Commentator Simon Sheridan describes the film as a "funky, swinging feast of fun". He adds that while many sex comedies of the 1960s and 70s stereotyped female au pairs as "sexually provocative sexpots", Au Pair Girls was the first British film to cast them as the main characters.

Brian Davidson of Cinema Retro magazine writes that the film's "chauvinistic treatment of women" would make it objectionable to many modern audiences. He also argues that while the film is ostensibly a comedy, "at least half of its running time has little to do with humour. While on the one hand it is a celebration of the liberal sexual attitudes of the time ... on the other, it ultimately condemns those same attitudes." He considers the film unusual for the genre in its portrayal of Christa (Nancie Wait), whose unhappy story "forces us to reconsider our response to everything that has gone before."

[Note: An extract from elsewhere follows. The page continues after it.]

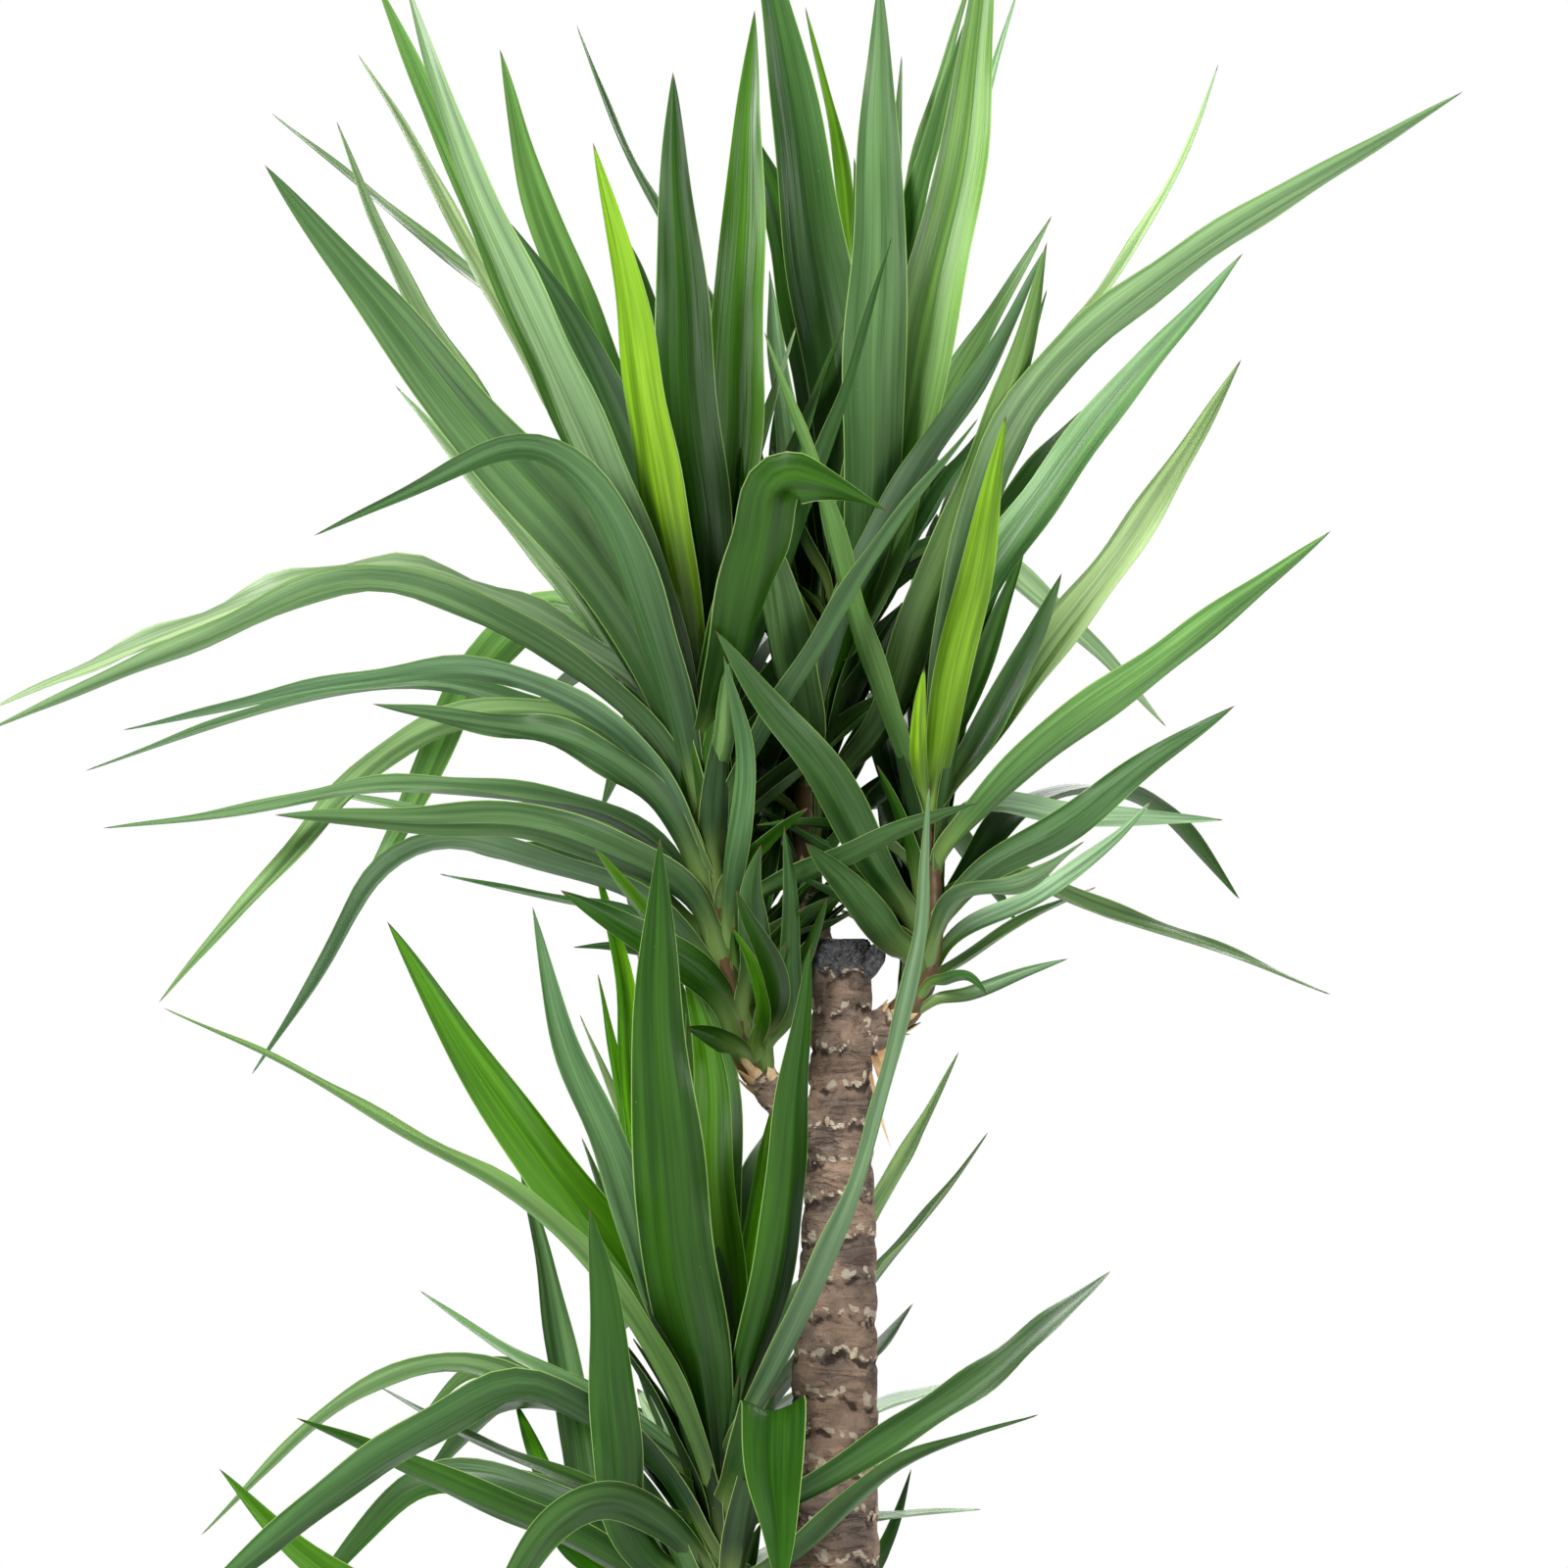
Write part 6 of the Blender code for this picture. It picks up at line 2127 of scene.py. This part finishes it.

Guest rejected claims that the film is pornographic, instead calling it "art". In an interview with Cinema X magazine, he described the film's depiction of sex as "all fun; it's bubble. There is absolutely no violence or kinks. There are no lesbians, no queers and no whips; nothing like that at all." In his autobiography, he distanced himself from Au Pair Girls and his later sex comedy Confessions of a Window Cleaner, stating that he preferred to be remembered for his earlier work.